Фукс во время наших встреч рассказывал о Северном, и тогда, будто круг замкнулся, хотя я не во все врубился, недооценил роль Фукса в истории с Северным и знаменитыми подпольными альбомами. Слишком скромно Рудольф об этом рассказывал. Но все равно удивился я немало, с кем имею дело. В связи с некоторым разочарованием я как-то с Фуксом после этого больше не контактировал, связь прервалась. Но мы нормально общались во время последнего его появления в Хельсинки, я и виду не подавал. Тогда уже появились песни и романсы на стихи Ахматовой (было 100-летие со дня ее рождения), я давал послушать Фуксу, но он считал, что мне лучше петь несерьезное. Позже на «Мелодии» я издал диск другого плана, чем ахматовский альбом.

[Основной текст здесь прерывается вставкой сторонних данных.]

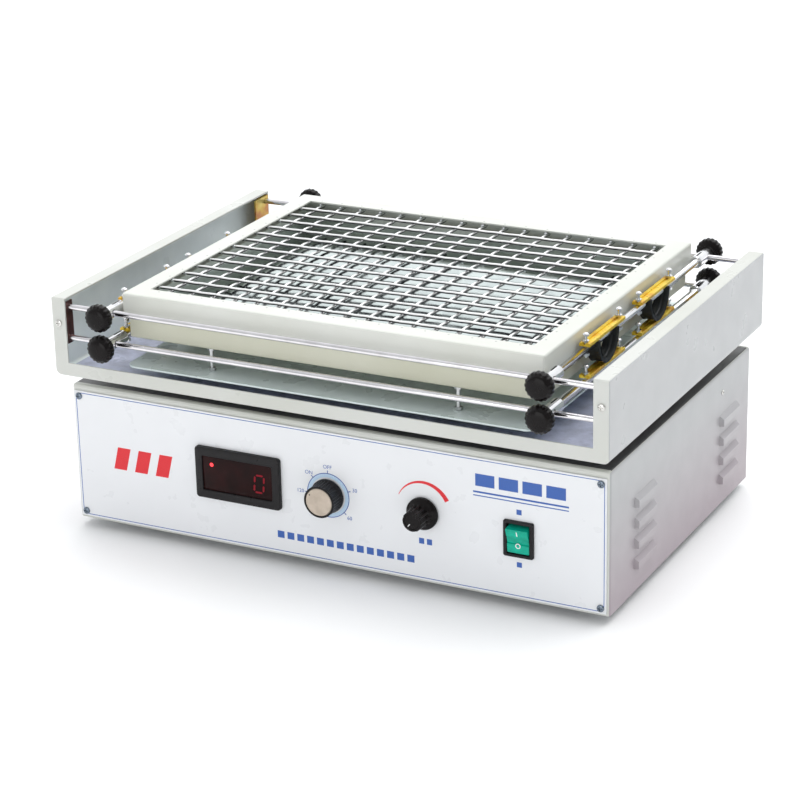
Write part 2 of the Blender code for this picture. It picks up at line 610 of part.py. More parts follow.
def tray_shell():
    """A folded tray: floor, two side walls, and lips turned in along every open edge."""
    half = TRAY_WIDTH / 2
    shell = box((-half, -TRAY_FRONT, TRAY_LOW), (half, TRAY_FRONT, TRAY_HIGH))
    round_long_edges(shell, TRAY_CORNER, TRAY_LOW)
    bevel(shell, 0.9, 1, 60)
    cavity = box((-half + TRAY_SHEET, -TRAY_FRONT + TRAY_SHEET, TRAY_FLOOR),
                 (half - TRAY_SHEET, TRAY_FRONT - TRAY_SHEET, TRAY_HIGH - TRAY_SHEET))
    round_long_edges(cavity, TRAY_CORNER - TRAY_SHEET, TRAY_FLOOR)
    window = box((-half + LIP, -TRAY_FRONT - 5, TRAY_LOW + FLOOR_LIP), (half - LIP, TRAY_FRONT + 5, 250))
    holes = [cylinder((*MAIN_PIN_AT, TRAY_LOW - 5), "Z", 10, 8, 20)]
    holes += [cylinder((x, y, TRAY_LOW - 5), "Z", 10, 7, 20) for x, y in IDLERS.values()]
    holes += [cylinder((x, y, bracket_screw_z()), "Y", 20, 2.2, 12)
              for x in (-243.4, 243.4) for y in (-TRAY_FRONT - 5, TRAY_FRONT - 15)]
    return cut(shell, cavity, window, group(holes))


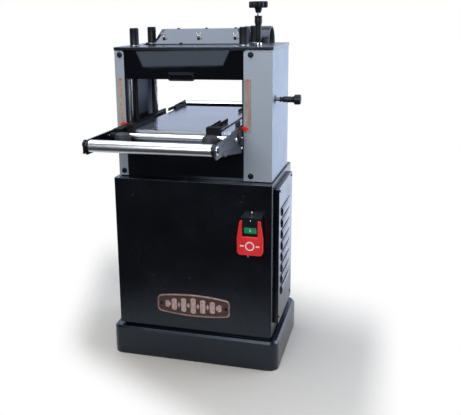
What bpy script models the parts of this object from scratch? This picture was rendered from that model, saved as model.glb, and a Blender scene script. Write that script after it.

Это электронный диск с ретро и прочими песенками «Монте-Карло». Именно в этот момент грянула в России революция, «Мелодия» развалилась, а мои диски остались на складах в каких-то подвалах на Васильевском острове, кажется, бывшей церкви. Штук триста я привез все же в Финляндию. Но тут как раз пришел CD на смену винилу, и для меня все окончательно рухнуло с «Монте-Карло». Никто этот диск не знает. Финны тоже затянули проект с Ахматовой на несколько лет в связи с экономическим спадом. Но зато это уже был лазерный альбом. В 2001 году ленинградский продюсер Тропилло пригласил меня на Праздник свободной звукозаписи, что проводился в спортивном дворце «Юбилейный», и одновременно на свое 50-летие, наградил там Макаревича, Б. Г. и прочих премией «Золотой Антроп», в том числе и меня за ахматовский проект — в номинации «Вертинский». Позже он издал еще мои «Руки Венеры». Будет издавать и дальше, обещает. На сайте — об остальных моих проектах.